[CAD and scene scripts]
========================
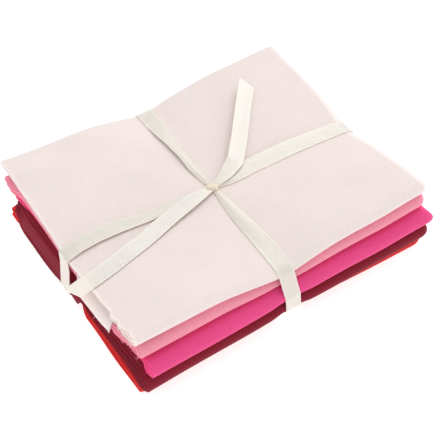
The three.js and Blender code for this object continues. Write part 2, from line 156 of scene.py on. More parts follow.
# The free tails, from the knot outwards. lift: a measure of height over the cloth; roll: degrees that the
# left edge is raised.
TAIL_COLUMNS = ("x", "y", "lift", "roll", "wide")
TAIL_TO_BACK = [
    (-2.0, -2.2, 1.6, 0, 2.6), (1.5, -1.6, 2.4, 4, 3.6), (6.0, -0.1, 3.2, 10, 5.6), (12.9, 3.2, 3.3, 20, 7.2),
    (21.5, 12.9, 2.5, 22, 7.3), (31.5, 24.9, 2.3, 22, 7.3), (42.5, 37.8, 2.7, 22, 7.3),
]
TAIL_TO_LEFT = [
    (-2.6, -2.8, 1.6, 0, 2.6), (-7.0, -3.6, 2.6, 0, 4.4), (-14.0, -4.6, 2.9, 0, 6.4),
    (-27.0, -7.6, 1.9, 0, 7.2), (-42.0, -12.6, 1.0, 0, 7.3), (-58.0, -16.6, 0.8, 0, 7.3),
    (-69.5, -18.6, 1.1, 0, 7.3), (-77.5, -19.4, -0.3, 0, 7.3),
]
RIBBON_HALF = 3.6  # half the ribbon's width
SIDE_WIDE = 7.1  # its width on the stack's sides
BAND_CLEAR = 0.08  # how far a band lies off the cloth
# The ribbon's painted warm shade: a deeper cream where it is drawn narrow, on the bands and on the knot.
WARM_SHADE_FULL, WARM_SHADE_WIDE = 1.15, 4.6  # painted warm shade: the first less the width over the second, from 0 to 1
WARM_SHADE_TAUT, WARM_SHADE_KNOT = 0.25, 0.9  # the least of the painted warm shade on the bands, and what it is on the knot
TAIL_CUT = 3.0  # how much longer a tail's cut end is on one side
TAIL_LIFT = 0.6  # what the lifts are scaled by
TAIL_CREST = 0.12  # how high the middle of a tail stands over its edges

# The loose threads: how many at a cloth's edges, how thick, how deep they are rooted, and where along the
# edge they gather.
THREAD_COUNT = 90
THREAD_RADIUS = 0.1
THREAD_DEPTH = 0.4
THREAD_PLACE, THREAD_SPREAD = -49, 5

# Where the solids' frame lies from the stack's own middle, from two edges that both share.
SHIFT = (
    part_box("cloth_red")[0].x / MM - CLOTHS[0]["left"],
    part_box("cloth_blush")[1].y / MM - CLOTHS[4]["back"][0],
)


def linear(code):
    """A colour written as sRGB hex, turned to linear light."""
    parts = [int(code[i : i + 2], 16) / 255 for i in (1, 3, 5)]
    return tuple(p / 12.92 if p <= 0.04045 else ((p + 0.055) / 1.055) ** 2.4 for p in parts)


def colour(title, words, code):
    return FloatVectorProperty(name=title, description=words, subtype="COLOR", size=3, min=0, max=1,
                               default=linear(code))


def distance(title, words, default):
    return FloatProperty(name=title, description=words, default=default * MM, unit="LENGTH",
                         subtype="DISTANCE", precision=5)


class BundleSizes(PropertyGroup):
    """Sizes of the stack and the ribbon."""

    rim_height: distance("Rim height", "Height of the stack at its corners", 33.2)
    crown: distance("Crown", "How much higher its middle would stand untied", 1.0)
    grip_depth: distance("Grip depth", "How far the ribbon presses the top down", 6.4)
    grip_spread: distance("Grip spread", "How far from the ribbon the cloth takes to rise again", 20.0)
    unevenness: distance("Unevenness", "Depth of the soft creases in the top", 1.2)
    ribbon_thickness: distance("Ribbon thickness", "Thickness of the satin", 0.3)
    thread_spacing: distance("Thread spacing", "From one drawn thread of the cloth to the next", 0.6)
    fray_length: distance("Fray length", "Length of the loose threads at the cut edges", 1.5)


class BundleColours(PropertyGroup):
    """Colours of the cloths, the ribbon and the floor."""

    red: colour("Red", "Lowest cloth", "#d83232")
    wine: colour("Wine", "Second cloth", "#882434")
    fuchsia: colour("Fuchsia", "Third cloth", "#ea4e8a")
    rose: colour("Rose", "Fourth cloth", "#f498ac")
    blush: colour("Blush", "Top cloth", "#f0e3e0")
    ribbon: colour("Ribbon", "Satin ribbon", "#f1ebe3")
    floor: colour("Floor", "Floor and backdrop", "#d9d9d9")


def sizes_mm(context):
    """The size properties, in millimetres."""
    group = context.scene.bundle_sizes
    return {name: getattr(group, name) / MM for name in BundleSizes.__annotations__}


# Shape of the stack


def mix(a, b, share):
    return a + (b - a) * share


def eased(share):
    """0 to 1 with a soft start and end: three times the square less twice the cube."""
    share = np.clip(share, 0, 1)
    return share * share * (3 - 2 * share)


def wander(x, y, seed, length):
    """Slow unevenness between -1 and 1: the mean of five sine waves of about that length, each turned,
    shifted and stretched by seeded amounts."""
    total = 0.0
    for turn, shift, stretch in np.random.default_rng(seed).uniform((0, 0, 0.7), (3.14, 6.28, 1.5), (5, 3)):
        along = x * math.cos(turn) + y * math.sin(turn)
        total = total + np.sin(2 * math.pi * along / (length * stretch) + shift)
    return total / 5


def pressed_by(distance_off, size):
    """How firmly a band presses at a distance from its middle: 1 under it, then falling to 1/e for each
    grip spread, with the corner between the two rounded."""
    outside = np.maximum(np.abs(distance_off) - PRESSED_HALF + PRESSED_EASE, 0)
    beyond = np.hypot(outside, PRESSED_ROUND) - PRESSED_ROUND
    return np.exp(-beyond / size["grip_spread"])


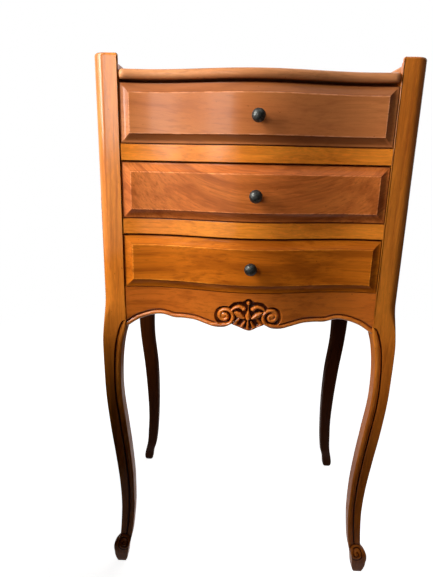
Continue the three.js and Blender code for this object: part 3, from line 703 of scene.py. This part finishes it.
def rear_leg_ring(height, outer, inner, *_):
    """Ring of a rear leg, from its outer rear corner round: x, depth and stain."""
    side = POST_SIDE + outer - inner
    on_leg = 1 - smooth(height / LEG_HEIGHT, *CORNER_SHARES)
    soft = POST_EDGE + (BACK_ROUND_SHARE * side - POST_EDGE) * on_leg
    inwards, forwards = np.concatenate([
        arc(REAR_CORNER, REAR_CORNER, REAR_CORNER, 0, ROUND_STEPS),
        arc(side - soft, soft, soft, 1, ROUND_STEPS),
        arc(side - soft, side - soft, soft, 2, ROUND_STEPS),
        arc(soft, side - soft, soft, 3, ROUND_STEPS),
    ]).T
    return HALF_WIDTH + outer - inwards, CASE_DEPTH + outer - forwards, np.zeros(len(inwards))


def leg(node, sign, shares, ring, material):
    """Leg and post in one piece, kept within its solid's box."""
    rings, stain_shade_and_wear_rings = [], []
    for row in leg_rows(shares):
        x, depth, stain_shade_and_wear = ring(*row)
        rings.append(at(sign * x, depth, row[0]))
        stain_shade_and_wear_rings.append(stain_shade_and_wear)
    points, faces = tube(rings)
    points = np.clip(points, *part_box(node))
    piece(f"{node}_turned", node, points, faces, material, np.concatenate(stain_shade_and_wear_rings))


for side, sign in SIDES.items():
    leg(f"front_{side}_leg", sign, FRONT_LEG_SHARES, front_leg_ring, POST_WOOD)
    leg(f"rear_{side}_leg", sign, REAR_LEG_SHARES, rear_leg_ring, REAR_WOOD)


# Apron: shares of its half width and of its drop at points of the scalloped edge
APRON_EDGE_SHARES = [
    (0, 1), (0.08, 0.9), (0.13, 0.862), (0.19, 0.936), (0.27, 0.956), (0.34, 0.905), (0.435, 0.826),
    (0.53, 0.81), (0.61, 0.814), (0.7, 0.748), (0.78, 0.768), (0.893, 0.889), (0.973, 1.05), (1, 1.11),
]
EDGE_SAMPLES = 12

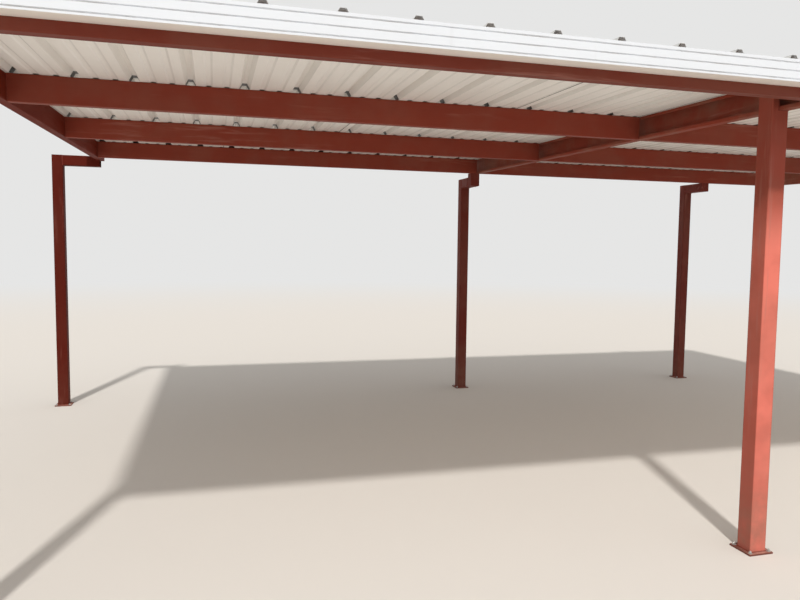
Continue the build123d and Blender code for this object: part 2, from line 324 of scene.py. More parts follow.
========================
- Exercise details: Please repeat all the records above exactly as they appear.

- Answer:
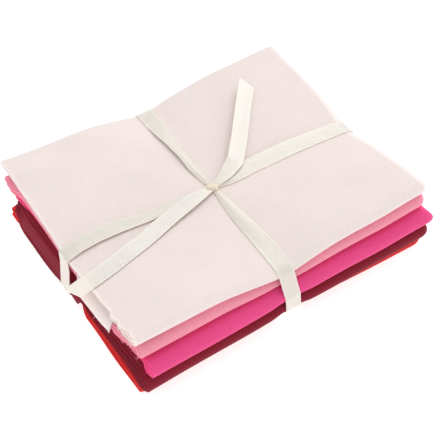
The three.js and Blender code for this object continues. Write part 2, from line 156 of scene.py on. More parts follow.
# The free tails, from the knot outwards. lift: a measure of height over the cloth; roll: degrees that the
# left edge is raised.
TAIL_COLUMNS = ("x", "y", "lift", "roll", "wide")
TAIL_TO_BACK = [
    (-2.0, -2.2, 1.6, 0, 2.6), (1.5, -1.6, 2.4, 4, 3.6), (6.0, -0.1, 3.2, 10, 5.6), (12.9, 3.2, 3.3, 20, 7.2),
    (21.5, 12.9, 2.5, 22, 7.3), (31.5, 24.9, 2.3, 22, 7.3), (42.5, 37.8, 2.7, 22, 7.3),
]
TAIL_TO_LEFT = [
    (-2.6, -2.8, 1.6, 0, 2.6), (-7.0, -3.6, 2.6, 0, 4.4), (-14.0, -4.6, 2.9, 0, 6.4),
    (-27.0, -7.6, 1.9, 0, 7.2), (-42.0, -12.6, 1.0, 0, 7.3), (-58.0, -16.6, 0.8, 0, 7.3),
    (-69.5, -18.6, 1.1, 0, 7.3), (-77.5, -19.4, -0.3, 0, 7.3),
]
RIBBON_HALF = 3.6  # half the ribbon's width
SIDE_WIDE = 7.1  # its width on the stack's sides
BAND_CLEAR = 0.08  # how far a band lies off the cloth
# The ribbon's painted warm shade: a deeper cream where it is drawn narrow, on the bands and on the knot.
WARM_SHADE_FULL, WARM_SHADE_WIDE = 1.15, 4.6  # painted warm shade: the first less the width over the second, from 0 to 1
WARM_SHADE_TAUT, WARM_SHADE_KNOT = 0.25, 0.9  # the least of the painted warm shade on the bands, and what it is on the knot
TAIL_CUT = 3.0  # how much longer a tail's cut end is on one side
TAIL_LIFT = 0.6  # what the lifts are scaled by
TAIL_CREST = 0.12  # how high the middle of a tail stands over its edges

# The loose threads: how many at a cloth's edges, how thick, how deep they are rooted, and where along the
# edge they gather.
THREAD_COUNT = 90
THREAD_RADIUS = 0.1
THREAD_DEPTH = 0.4
THREAD_PLACE, THREAD_SPREAD = -49, 5

# Where the solids' frame lies from the stack's own middle, from two edges that both share.
SHIFT = (
    part_box("cloth_red")[0].x / MM - CLOTHS[0]["left"],
    part_box("cloth_blush")[1].y / MM - CLOTHS[4]["back"][0],
)


def linear(code):
    """A colour written as sRGB hex, turned to linear light."""
    parts = [int(code[i : i + 2], 16) / 255 for i in (1, 3, 5)]
    return tuple(p / 12.92 if p <= 0.04045 else ((p + 0.055) / 1.055) ** 2.4 for p in parts)


def colour(title, words, code):
    return FloatVectorProperty(name=title, description=words, subtype="COLOR", size=3, min=0, max=1,
                               default=linear(code))


def distance(title, words, default):
    return FloatProperty(name=title, description=words, default=default * MM, unit="LENGTH",
                         subtype="DISTANCE", precision=5)


class BundleSizes(PropertyGroup):
    """Sizes of the stack and the ribbon."""

    rim_height: distance("Rim height", "Height of the stack at its corners", 33.2)
    crown: distance("Crown", "How much higher its middle would stand untied", 1.0)
    grip_depth: distance("Grip depth", "How far the ribbon presses the top down", 6.4)
    grip_spread: distance("Grip spread", "How far from the ribbon the cloth takes to rise again", 20.0)
    unevenness: distance("Unevenness", "Depth of the soft creases in the top", 1.2)
    ribbon_thickness: distance("Ribbon thickness", "Thickness of the satin", 0.3)
    thread_spacing: distance("Thread spacing", "From one drawn thread of the cloth to the next", 0.6)
    fray_length: distance("Fray length", "Length of the loose threads at the cut edges", 1.5)


class BundleColours(PropertyGroup):
    """Colours of the cloths, the ribbon and the floor."""

    red: colour("Red", "Lowest cloth", "#d83232")
    wine: colour("Wine", "Second cloth", "#882434")
    fuchsia: colour("Fuchsia", "Third cloth", "#ea4e8a")
    rose: colour("Rose", "Fourth cloth", "#f498ac")
    blush: colour("Blush", "Top cloth", "#f0e3e0")
    ribbon: colour("Ribbon", "Satin ribbon", "#f1ebe3")
    floor: colour("Floor", "Floor and backdrop", "#d9d9d9")


def sizes_mm(context):
    """The size properties, in millimetres."""
    group = context.scene.bundle_sizes
    return {name: getattr(group, name) / MM for name in BundleSizes.__annotations__}


# Shape of the stack


def mix(a, b, share):
    return a + (b - a) * share


def eased(share):
    """0 to 1 with a soft start and end: three times the square less twice the cube."""
    share = np.clip(share, 0, 1)
    return share * share * (3 - 2 * share)


def wander(x, y, seed, length):
    """Slow unevenness between -1 and 1: the mean of five sine waves of about that length, each turned,
    shifted and stretched by seeded amounts."""
    total = 0.0
    for turn, shift, stretch in np.random.default_rng(seed).uniform((0, 0, 0.7), (3.14, 6.28, 1.5), (5, 3)):
        along = x * math.cos(turn) + y * math.sin(turn)
        total = total + np.sin(2 * math.pi * along / (length * stretch) + shift)
    return total / 5


def pressed_by(distance_off, size):
    """How firmly a band presses at a distance from its middle: 1 under it, then falling to 1/e for each
    grip spread, with the corner between the two rounded."""
    outside = np.maximum(np.abs(distance_off) - PRESSED_HALF + PRESSED_EASE, 0)
    beyond = np.hypot(outside, PRESSED_ROUND) - PRESSED_ROUND
    return np.exp(-beyond / size["grip_spread"])


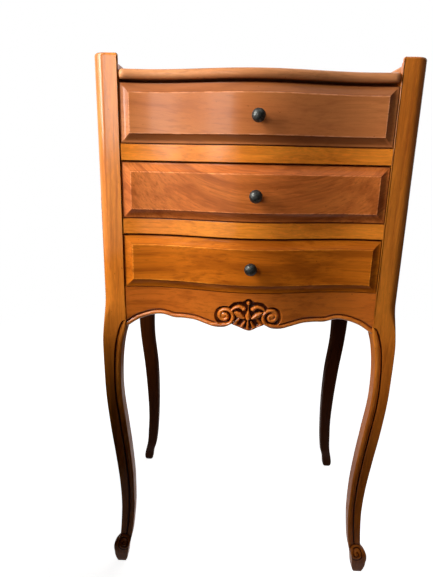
Continue the three.js and Blender code for this object: part 3, from line 703 of scene.py. This part finishes it.
def rear_leg_ring(height, outer, inner, *_):
    """Ring of a rear leg, from its outer rear corner round: x, depth and stain."""
    side = POST_SIDE + outer - inner
    on_leg = 1 - smooth(height / LEG_HEIGHT, *CORNER_SHARES)
    soft = POST_EDGE + (BACK_ROUND_SHARE * side - POST_EDGE) * on_leg
    inwards, forwards = np.concatenate([
        arc(REAR_CORNER, REAR_CORNER, REAR_CORNER, 0, ROUND_STEPS),
        arc(side - soft, soft, soft, 1, ROUND_STEPS),
        arc(side - soft, side - soft, soft, 2, ROUND_STEPS),
        arc(soft, side - soft, soft, 3, ROUND_STEPS),
    ]).T
    return HALF_WIDTH + outer - inwards, CASE_DEPTH + outer - forwards, np.zeros(len(inwards))


def leg(node, sign, shares, ring, material):
    """Leg and post in one piece, kept within its solid's box."""
    rings, stain_shade_and_wear_rings = [], []
    for row in leg_rows(shares):
        x, depth, stain_shade_and_wear = ring(*row)
        rings.append(at(sign * x, depth, row[0]))
        stain_shade_and_wear_rings.append(stain_shade_and_wear)
    points, faces = tube(rings)
    points = np.clip(points, *part_box(node))
    piece(f"{node}_turned", node, points, faces, material, np.concatenate(stain_shade_and_wear_rings))


for side, sign in SIDES.items():
    leg(f"front_{side}_leg", sign, FRONT_LEG_SHARES, front_leg_ring, POST_WOOD)
    leg(f"rear_{side}_leg", sign, REAR_LEG_SHARES, rear_leg_ring, REAR_WOOD)


# Apron: shares of its half width and of its drop at points of the scalloped edge
APRON_EDGE_SHARES = [
    (0, 1), (0.08, 0.9), (0.13, 0.862), (0.19, 0.936), (0.27, 0.956), (0.34, 0.905), (0.435, 0.826),
    (0.53, 0.81), (0.61, 0.814), (0.7, 0.748), (0.78, 0.768), (0.893, 0.889), (0.973, 1.05), (1, 1.11),
]
EDGE_SAMPLES = 12

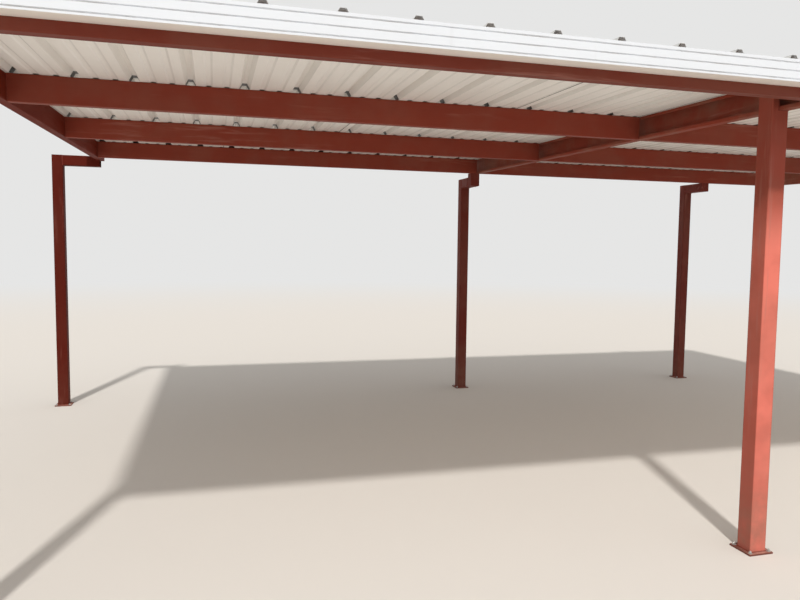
Continue the build123d and Blender code for this object: part 2, from line 324 of scene.py. More parts follow.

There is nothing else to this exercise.